The exercise
Repeat each line exactly as it is written.
::::::::::
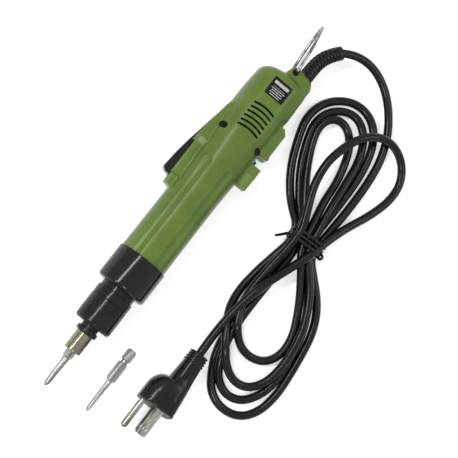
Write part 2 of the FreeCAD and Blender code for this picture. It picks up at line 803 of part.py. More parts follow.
# Motor
motor_shaft_radius = 1.6
bearing_radius = 4.0
small_bearing_length = 3.0
can_wall = 1.2
pinion_front = x_planet_in + 0.2
pinion = gear(sun_teeth, pinion_front, x_planet_in_end + 0.4)
pieces["motor_pinion"] = pinion.cut(cylinder(pinion_front - 1, x_motor + 5, motor_shaft_radius))
x_core = x_motor + 7.0
core_length = motor_length - 14.0
x_commutator = x_bell + 0.3
commutator_length = 4.4
commutator_radius = 4.6
x_shaft_end = x_fan + fan_length
pieces["motor_shaft"] = cylinder(pinion_front, x_shaft_end, motor_shaft_radius)
can = cylinder(x_motor, x_bell, motor_radius)
can = can.cut(cylinder(x_motor + can_wall, x_bell + 1, motor_radius - can_wall))
boss = tube(x_motor, x_motor + can_wall + small_bearing_length, bearing_radius + 1.2,
            bearing_radius + seat_gap / 5)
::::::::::
Final answer
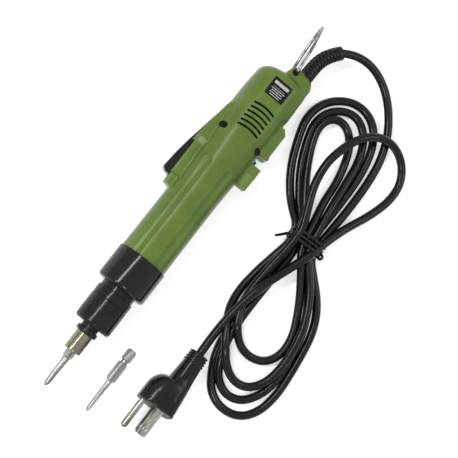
Write part 2 of the FreeCAD and Blender code for this picture. It picks up at line 803 of part.py. More parts follow.
# Motor
motor_shaft_radius = 1.6
bearing_radius = 4.0
small_bearing_length = 3.0
can_wall = 1.2
pinion_front = x_planet_in + 0.2
pinion = gear(sun_teeth, pinion_front, x_planet_in_end + 0.4)
pieces["motor_pinion"] = pinion.cut(cylinder(pinion_front - 1, x_motor + 5, motor_shaft_radius))
x_core = x_motor + 7.0
core_length = motor_length - 14.0
x_commutator = x_bell + 0.3
commutator_length = 4.4
commutator_radius = 4.6
x_shaft_end = x_fan + fan_length
pieces["motor_shaft"] = cylinder(pinion_front, x_shaft_end, motor_shaft_radius)
can = cylinder(x_motor, x_bell, motor_radius)
can = can.cut(cylinder(x_motor + can_wall, x_bell + 1, motor_radius - can_wall))
boss = tube(x_motor, x_motor + can_wall + small_bearing_length, bearing_radius + 1.2,
            bearing_radius + seat_gap / 5)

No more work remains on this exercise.